Predigt zum Bußgebet Daniels (9,15-18) vom 16. November 1938 (Auszug)
Von Erhard Mueller
Das Bekenntnis der Schuld als der Wurzel alles Übels ist geradezu Beruf und Aufgabe der Kirche. Es ist umgekehrt das Kennzeichen der Welt, daß sie die Schuld leugnet, indem sie versucht, entweder die Schuldfrage ganz zu vertuschen oder aber, wo sie aufgerollt wird, sie über den anderen zu rollen. Der biblische Schuldbegriff soll ausgemerzt werden in unserem Volk, ja diese radikale Ausmerzung des biblischen Schuldbegriffs nennt sich noch ausdrücklich »positives Christentum«, so sehr kommt der Wolf im Schafpelz daher.
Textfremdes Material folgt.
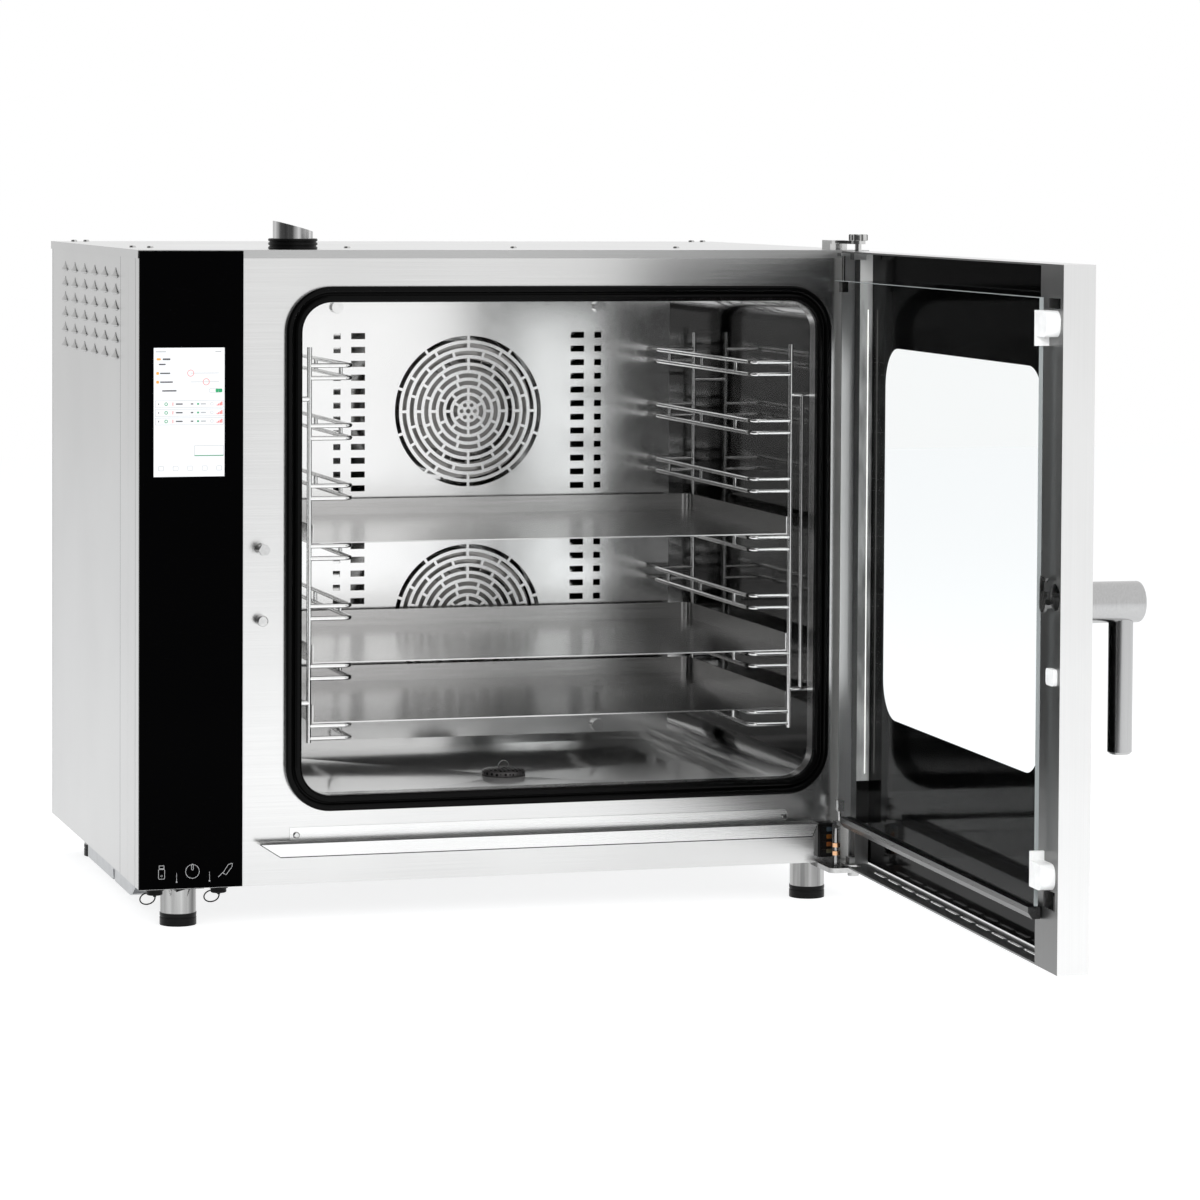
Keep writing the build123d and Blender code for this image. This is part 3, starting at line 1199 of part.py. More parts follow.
door_parts = {
    "door_frame": make_door_frame,
    "outer_glass": make_outer_glass,
    "inner_glass": make_inner_glass,
    "glass_pivots": make_glass_pivots,
    "drip_rail": make_drip_rail,
    "led_bar": make_led_bar,
    "door_clips": make_door_clips,
    "handle_boss": make_handle_boss,
    "handle_lever": make_handle_lever,
    "latch_hook": make_latch_hook,
}

os.makedirs("parts", exist_ok=True)
for name, make in oven_parts.items():
    export_step(make(), f"parts/{name}.step")
for name, make in door_parts.items():
    export_step(swing(make()), f"parts/{name}.step")
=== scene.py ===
import bpy
import json
from math import pi, radians
from mathutils import Matrix, Vector

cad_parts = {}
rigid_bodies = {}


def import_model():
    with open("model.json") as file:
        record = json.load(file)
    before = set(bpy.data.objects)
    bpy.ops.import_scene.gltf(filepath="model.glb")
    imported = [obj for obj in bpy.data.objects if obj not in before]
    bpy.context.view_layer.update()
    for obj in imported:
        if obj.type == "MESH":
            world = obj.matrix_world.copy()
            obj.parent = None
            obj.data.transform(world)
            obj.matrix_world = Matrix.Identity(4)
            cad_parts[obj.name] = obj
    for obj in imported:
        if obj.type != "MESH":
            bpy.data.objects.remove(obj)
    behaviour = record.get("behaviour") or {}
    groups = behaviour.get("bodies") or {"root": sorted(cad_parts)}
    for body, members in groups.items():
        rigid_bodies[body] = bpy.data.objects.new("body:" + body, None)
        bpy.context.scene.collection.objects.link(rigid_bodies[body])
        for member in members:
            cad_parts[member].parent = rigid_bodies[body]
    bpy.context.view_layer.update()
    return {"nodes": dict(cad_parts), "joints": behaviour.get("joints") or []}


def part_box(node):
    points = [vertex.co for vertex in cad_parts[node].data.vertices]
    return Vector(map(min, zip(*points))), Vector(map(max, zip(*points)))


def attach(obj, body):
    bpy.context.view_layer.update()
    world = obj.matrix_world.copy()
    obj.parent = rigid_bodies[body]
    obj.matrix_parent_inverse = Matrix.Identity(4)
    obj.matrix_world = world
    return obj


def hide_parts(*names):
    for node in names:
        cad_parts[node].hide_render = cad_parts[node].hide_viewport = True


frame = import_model()
nodes = frame["nodes"]
MM = 0.001


# Studio: a pale floor, a pale room and a camera at the photograph's place.
# The room is white behind the oven and to its right, and darker in front on the left,
# so that the bright sheet metal shows soft bands.
for other in list(bpy.data.objects):
    if other.type in {"LIGHT", "CAMERA"}:
        bpy.data.objects.remove(other)

sensor_width = 36.0
lens_on_sensor = 129.63
frame_shift = -0.2053
camera_place = Vector((-1.3610, -5.3346, 0.8978))
turned_right, looking_down, leaning = 16.35, 2.38, 0.31
camera_data = bpy.data.cameras.new("photo_camera")
camera_data.lens = lens_on_sensor
camera_data.sensor_width = sensor_width
camera_data.shift_y = frame_shift
camera_data.clip_end = 60.0
camera = bpy.data.objects.new("photo_camera", camera_data)
bpy.context.scene.collection.objects.link(camera)
turn = Matrix.Rotation(radians(-turned_right), 4, "Z") @ Matrix.Rotation(radians(90 - looking_down), 4, "X")
turn = turn @ Matrix.Rotation(radians(leaning), 4, "Z")
camera.matrix_world = Matrix.Translation(camera_place) @ turn
bpy.context.scene.camera = camera
bpy.context.scene.view_settings.view_transform = "Standard"


def add_node(tree, kind, sockets=(), **values):
    """A node with its settings and inputs. A socket's value is a number, a colour or another node's output."""
    node = tree.nodes.new(kind)
    for name, value in values.items():
        if hasattr(node, name) and name not in node.inputs:
            setattr(node, name, value)
        else:
            node.inputs[name].default_value = value
    for socket, value in dict(sockets).items():
        if isinstance(value, bpy.types.NodeSocket):
            tree.links.new(value, node.inputs[socket])
        else:
            node.inputs[socket].default_value = value
    return node


def combine(tree, operation, first, second):
    """Two values put together by a maths node."""
    return add_node(tree, "ShaderNodeMath", {0: first, 1: second}, operation=operation).outputs[0]


def remap(tree, value, low=0.0, high=1.0, to_low=0.0, to_high=1.0, **settings):
    """A value between low and high brought to a range of its own, and held to it beyond them."""
    ends = {0: value, 1: low, 2: high, 3: to_low, 4: to_high}
    return add_node(tree, "ShaderNodeMapRange", ends, **settings).outputs[0]


def mix_shaders(tree, share, first, second):
    sides = {0: share, 1: first.outputs[0], 2: second.outputs[0]}
    return add_node(tree, "ShaderNodeMixShader", sides)


def blank_material(name):
    material = bpy.data.materials.new(name)
    material.use_nodes = True
    material.node_tree.nodes.clear()
    return material, material.node_tree


world = bpy.data.worlds.new("studio_room")
bpy.context.scene.world = world
world.use_nodes = True
room = world.node_tree
room.nodes.clear()
ray = add_node(room, "ShaderNodeLightPath")
facing = add_node(room, "ShaderNodeTexCoord")
axes = add_node(room, "ShaderNodeSeparateXYZ", {0: facing.outputs["Generated"]})
soft_ends = {"interpolation_type": "SMOOTHSTEP"}
from_left = remap(room, axes.outputs["X"], -0.30, 0.16, 0.10, 1.0, **soft_ends)
from_front = remap(room, axes.outputs["Y"], -0.2, 0.5, 0.0, 0.86, **soft_ends)
brightest = combine(room, "MAXIMUM", from_left, from_front)
seen_white = combine(room, "MAXIMUM", ray.outputs["Is Camera Ray"], ray.outputs["Is Transmission Ray"])
metal_room = add_node(room, "ShaderNodeBackground", {"Color": brightest}, Strength=1.0)
white_room = add_node(room, "ShaderNodeBackground", Color=(1, 1, 1, 1), Strength=1.0)
lit_room = add_node(room, "ShaderNodeBackground", Color=(0.93, 0.96, 1, 1), Strength=0.62)
mirrored_or_lit = mix_shaders(room, ray.outputs["Is Glossy Ray"], lit_room, metal_room)
room_shader = mix_shaders(room, seen_white, mirrored_or_lit, white_room)
add_node(room, "ShaderNodeOutputWorld", {"Surface": room_shader.outputs[0]})


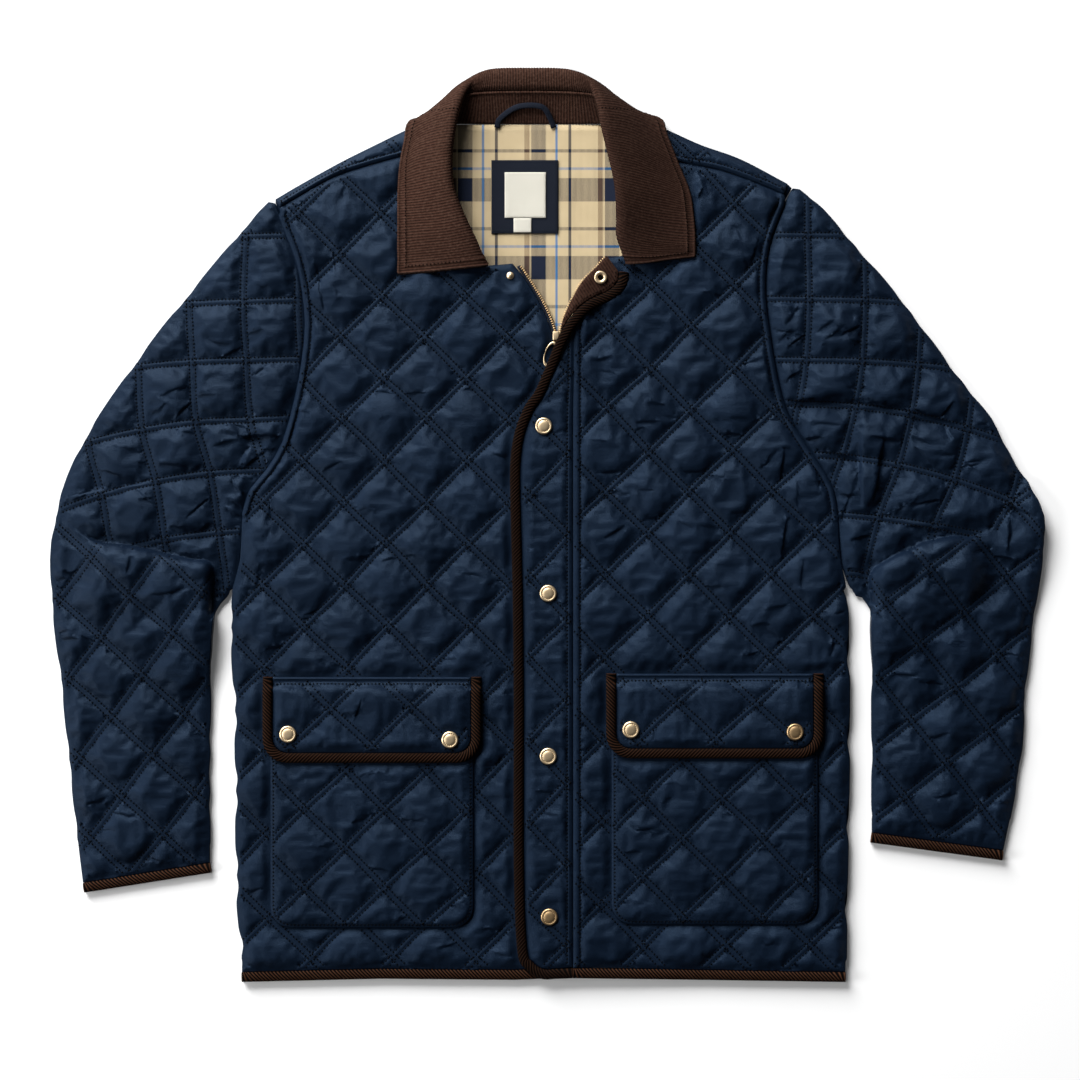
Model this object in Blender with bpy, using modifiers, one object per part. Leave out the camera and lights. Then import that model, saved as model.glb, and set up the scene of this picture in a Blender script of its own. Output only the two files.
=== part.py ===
"""A quilted jacket lying flat on its back, with its collar open and its sleeves at its sides.

Lengths are in millimetres, X to the right, Y towards the collar and Z up, with the table at Z 0.
The panels lie on each other: back, back lining, fronts, then pockets, placket and collar.
"""
import math

import bmesh
import bpy
from mathutils import Matrix, Vector
from mathutils.geometry import delaunay_2d_cdt

MM = 0.001

# ---- driving sizes --------------------------------------------------------------------------
GAP = 0.3              # between neighbouring pieces
BACK_CLOTH = 2.5       # pressed quilting of the back
LINING_CLOTH = 0.8
SHELL_CLOTH = 2.5      # quilted cloth at its stitch lines
EDGE_CLOTH = 1.3       # the same cloth where it is sewn at an edge
CORD_CLOTH = 2.4       # two layers of corduroy
PUFF = 3.8             # rise of the wadding between the stitch lines
QUILT_CUTS = (0.0, 0.23, 0.77)       # where a square is cut for its pillow form
BINDING = 9.0          # folded width of the binding
BINDING_RISE = 3.9
CAP_RADIUS = 7.6       # snap caps
CAP_HEIGHT = 2.6
FLAP_SEAM = 8.0        # a flap is sewn on down to here
FLAP_FOLD = 12.0       # and lies on the pocket from here
PULL_WIRE = 0.65       # radius of the wire of the zip's pull

LINING_Z = BACK_CLOTH + GAP
FRONT_Z = LINING_Z + LINING_CLOTH + GAP
FRONT_TOP = FRONT_Z + SHELL_CLOTH
POCKET_Z = FRONT_TOP + GAP
POCKET_TOP = POCKET_Z + SHELL_CLOTH
FLAP_Z = POCKET_TOP + GAP
PLACKET_RISE = POCKET_Z - FRONT_Z    # how far the right front climbs beside the placket
SLEEVE_UNDER = 2.0
SLEEVE_Z = SLEEVE_UNDER + GAP
SLEEVE_ARCH = 4.0
ELBOW_STEP = 5.0

NECK_Y = 361.0
SEAM_X = 23.0          # where the placket is sewn to the right front
CENTRE_X = 9.0         # closed zip

# ---- drawn curves, each a short run of (x, y) points ----------------------------------------
SHOULDER_L = [(-110, 362), (-125, 357), (-158, 341), (-186, 327), (-222, 307), (-244, 294)]
SHOULDER_R = [(83, 364), (102, 359), (138, 343), (174, 330), (216, 308)]
FORWARD_SEAM_L = [(-111, 338), (-132, 332), (-164, 323), (-195, 312), (-240, 286)]
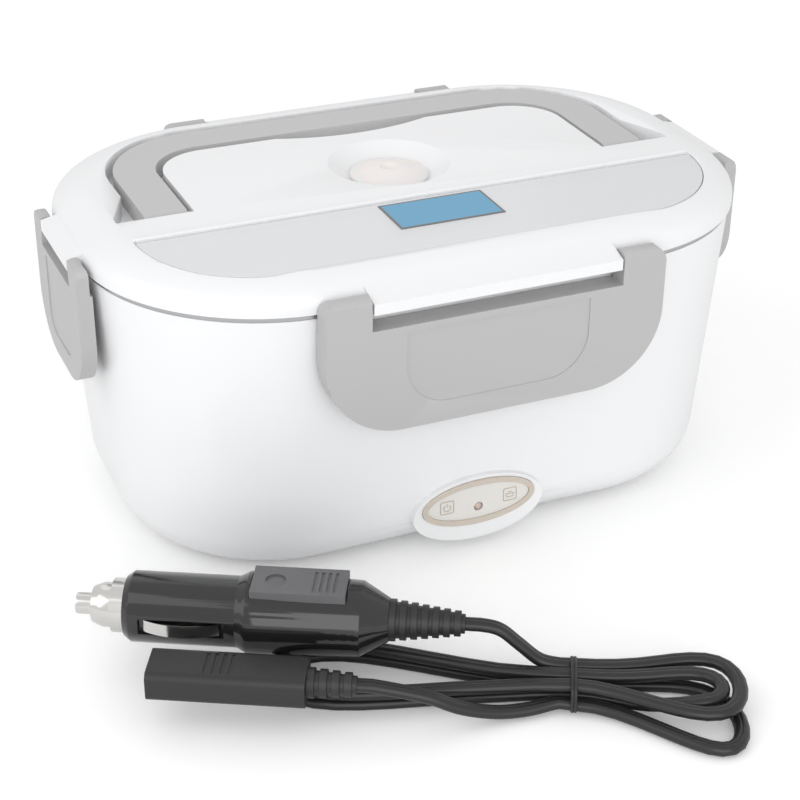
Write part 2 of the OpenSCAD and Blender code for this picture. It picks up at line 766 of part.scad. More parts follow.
module lid_shell() {
    color(white) difference() {
        union() {
            around(lid_l, lid_d, lid_r) difference() {
                lid_section(0);
                translate([0, -eps]) lid_section(lid_wall);
            }
            core(lid_l, lid_d, lid_r, lid_top - lid_wall, lid_top);
            translate([0, 0, groove_z - well_t])
                linear_extrude(well_top - groove_z + well_t) groove_flat(well_t);
            translate([0, 0, lid_top - cutlery_depth - well_t])
                linear_extrude(well_top - lid_top + cutlery_depth + well_t)
                    window_flat(window_ledge - well_t, window_rear + well_t);
            translate([0, 0, lid_top - window_step - 2])
                linear_extrude(well_top - lid_top + window_step + 2)
                    window_flat(-well_t, window_rear + well_t);
            translate([0, vent_y, lid_low]) cylinder(r = vent_hole_r + 2, h = vent_floor - lid_low);
            translate([0, vent_y, vent_floor - lid_wall])
                cylinder(r = vent_dish_r + 1, h = lid_top - vent_floor + lid_wall);
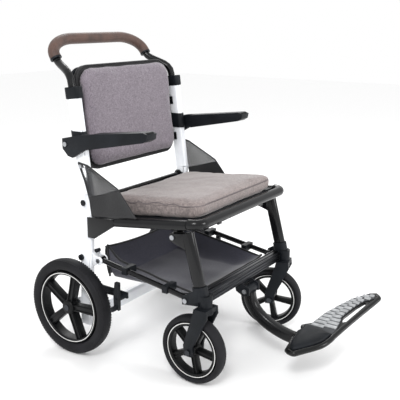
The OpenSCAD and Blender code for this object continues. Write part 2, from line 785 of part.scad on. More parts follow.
// Fabric panel from the upright down to the seat rail
guard_x = upright_out + 0.5;
guard_lift = rail_radius + 1.5;
guard_thick = 2;
module side_guards() {
    apex = [-26, 593];
    color([0.06, 0.06, 0.07]) both_sides()
        side_plate([apex, [-49, 540], [-66, 485], [-72, rail_z(-72) + guard_lift],
            [-236, rail_z(-236) + guard_lift], [-173, 533]], guard_x, guard_x + guard_thick);
}

// ---------- footrest ----------

arm_from = [0, hinge_y, hinge_z];
arm_to = [0, plate_hinge[0] + 13, plate_hinge[1] - arm_tube / 2];
arm_bend = [for (i = [0:10]) blend_curve(arm_from + [0, 0, -6], arm_from + [0, 2, -64],
    arm_to + [0, 92, 12], arm_to, i / 10)];
knuckle = 8;
tongue_half = 9;
module footrest_arm() {
    color([0.16, 0.17, 0.17]) difference() {
        union() {
            sweep(arm_bend, arm_tube / 2 + 3, arm_tube / 2, [1, 0, 0], 12, 0.6);
            cross_bar(-(cheek_x - cheek_wall - 0.5), cheek_x - cheek_wall - 0.5, hinge_y, hinge_z, 13);
            cross_bar(-tongue_half, tongue_half, plate_hinge[0], plate_hinge[1], knuckle);
            translate([-tongue_half, plate_hinge[0], plate_hinge[1] - knuckle])
                cube([2 * tongue_half, 20, 2 * knuckle - 3]);
        }
        cross_bar(-cheek_x, cheek_x, hinge_y, hinge_z, screw_radius + running);
        cross_bar(-tongue_half - 1, tongue_half + 1, plate_hinge[0], plate_hinge[1],
            screw_radius + running);
    }
}

module footrest_pin() {
    color("silver") {
        cross_bar(-cheek_x, cheek_x, hinge_y, hinge_z, screw_radius);
        for (end = [-1, 1]) translate([end * (cheek_x + 1.5), hinge_y, hinge_z])
            rotate([0, 90, 0]) cylinder(h = 3, r = screw_head, center = true);
    }
}

// Footplate: a leaf-shaped plate that hinges on the end of the arm
plate_thick = 8;
plate_lift = 4;
plate_back = plate_hinge[0] - plate_set;
plate_front = plate_back - plate_depth;
module on_plate() {
    translate([0, 0, plate_hinge[1] + plate_lift]) rotate([0, -plate_roll, 0]) children();
}

// Plan outline of the plate, right tip first, in the plate's own plane
plate_outline = [[-104, plate_back + 19], [-112, plate_back - 8], [-96, plate_back - 22],
    [-40, plate_back - 66], [-8, plate_back - 76], [34, plate_back - 81], [262, plate_front],
    [286, plate_front + 3], [300, plate_front + 20], [290, plate_front + 39], [240, plate_back - 46],
    [184, plate_back - 22], [120, plate_back - 1], [58, plate_back + 9], [34, plate_back + 33],
    [-40, plate_back + 28]];
slot_outline = [[96, plate_back - 68], [104, plate_back - 77], [222, plate_front + 24],
    [230, plate_front + 32], [192, plate_back - 74], [120, plate_back - 61]];
lug_width = 7;

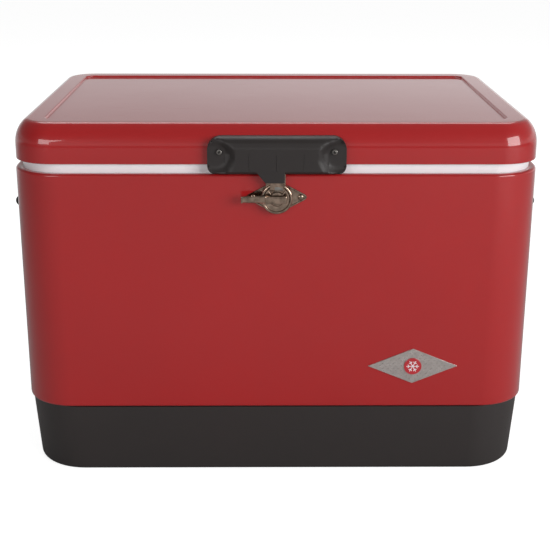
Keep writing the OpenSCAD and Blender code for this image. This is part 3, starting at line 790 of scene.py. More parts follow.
def handle_cuts(bm, foot, wall_y, back_y):
    """Cuts the block finely enough for its curved front, and along its walls."""
    across = [x * MM for x in range(-73, 74, 2)]
    across += [side * x for side in (-1, 1) for x in (FINGERS_FROM, FINGERS_TO)]
    upward = [1, 2, *range(3, 28, 3), *range(29, 38, 2), 38.3, 39.3]
    cut(bm, [((x, 0, 0), X) for x in across])
    cut(bm, [((0, 0, foot + z * MM), Z) for z in upward])
    cut(bm, [((0, wall_y, 0), Y), ((0, back_y, 0), Y)])


def finger_hollows(bm, wall_y, back_y):
    """A deep hollow in the handle's underside on each side of its middle."""
    mouths = [
        face for face in bm.faces
        if face.normal.z < -0.9
        and FINGERS_FROM < abs(face.calc_center_median().x) < FINGERS_TO
        and wall_y < face.calc_center_median().y < back_y
    ]
    sunk = bmesh.ops.extrude_face_region(bm, geom=mouths)["geom"]
    bmesh.ops.translate(bm, vec=(0, 0, 22 * MM), verts=only(sunk, bmesh.types.BMVert))


def handle_surface(bm, sizes, foot, top, lid_front, out):
    """Curves the front, fits the back to the lid's edge and returns the front's verts."""
    near = 0.1 * MM
    front_y = lid_front - out
    front = [vert for vert in bm.verts if vert.co.y < front_y + near]
    back = [vert for vert in bm.verts if vert.co.y > lid_front - near]

    def surface(vert):
        return lid_front - handle_depth(
            vert.co.x, vert.co.z, foot, top, out, sizes.handle_seat
        )

    for vert in front:
        vert.co.y = surface(vert)
    # where the front curves back it goes 1 mm further in, and the cuts behind it keep to that line
    for vert in bm.verts:
        if front_y + near < vert.co.y < lid_front - near:
            vert.co.y = max(vert.co.y, surface(vert) + 1 * MM)
    arc = sizes.lid_side_arc
    arc_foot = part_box("lid_shell")[1].z - sum(rise for _, rise in lid_bow(sizes))
    for vert in back:
        above = vert.co.z - arc_foot
        if above > 0:
            vert.co.y += arc - math.sqrt(arc ** 2 - above ** 2)
        vert.co.y -= 0.15 * MM
    return front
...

In dieser Lage unserer Tage ist es um so unabweislicher, daß die Kirche mit dem Propheten Daniel laut und deutlich feststellt, was bereits als Landesverrat bestraft zu werden beginnt: »Wir«, wir – und nicht die anderen! – und zwar unsere »Könige, unsere Fürsten und unsere Väter« (cf. V. 8), haben gesündigt! Nicht etwa das unterscheidet die Kirche von der Welt, daß in ihr weniger Schuld vorhanden wäre, sondern dies, daß die Kirche unter Gottes Wort diese Schuld erkennt und bekennt. Die Welt erkennt sie nicht, ja sie leugnet sie radikal und rechtfertigt sich mit einem Apparat lügnerischer Propaganda. Wie sollte sie auch anders handeln?! […]
Wo das Schuldbekenntnis verstummt, wo man sich durch Stillschweigen oder Zusehen gleichschaltet mit der Lüge der Welt, da ist nicht mehr Kirche Jesu Christi. Weh der Kirche, die das unerbittlich kommende Gericht Gottes über allen Abfall und gesetzliche Gewalttat dem Volke verschweigt und es dadurch bestärkt in seiner eitlen, gottlosen Selbstsicherheit. Gott wird die Seele des Gottlosen von ihr fordern! Weh einer Kirche, die der Masse der Getauften in unserem Volk nicht mehr zu sagen wagt, daß die 10 Gebote unter allen Umständen in Geltung stehen. Gott läßt sich von einer ängstlichen, vor offenem oder heimlichem Terror zurückweichenden Kirche nicht seinen Zorn verdecken. […]
Aller Antisemitismus, sofern er der Ausdruck stolzer Selbstgerechtigkeit ist und er gibt sich heute so – ist eine Verachtung der Vergebung am Kreuz, ein Trotzen auf eigene Gerechtigkeit. Hier, an dieser Stelle gilt es radikal umzukehren, Buße zu tun! Weh der Kirche, die hier schweigend beiseite steht, die hier nicht vielmehr in die Kniee bricht vor ihrem ganzen Volk, wie Daniel es vor der Gemeinde tut: »Wir liegen vor dir nicht auf unsere Gerechtigkeit, sondern auf deine große Barmherzigkeit«!«
Gehalten in Wermelskirchen nach der Reichspogromnacht.
Quelle: Wolfgang Scherffig, Junge Theologen im ‚Dritten Reich‘. Dokumente, Briefe, Erfahrungen, Band 3: Keiner blieb ohne Schuld 1938-1945, Neukirchen-Vluyn: Neukirchener Verlag, 1994, S. 122.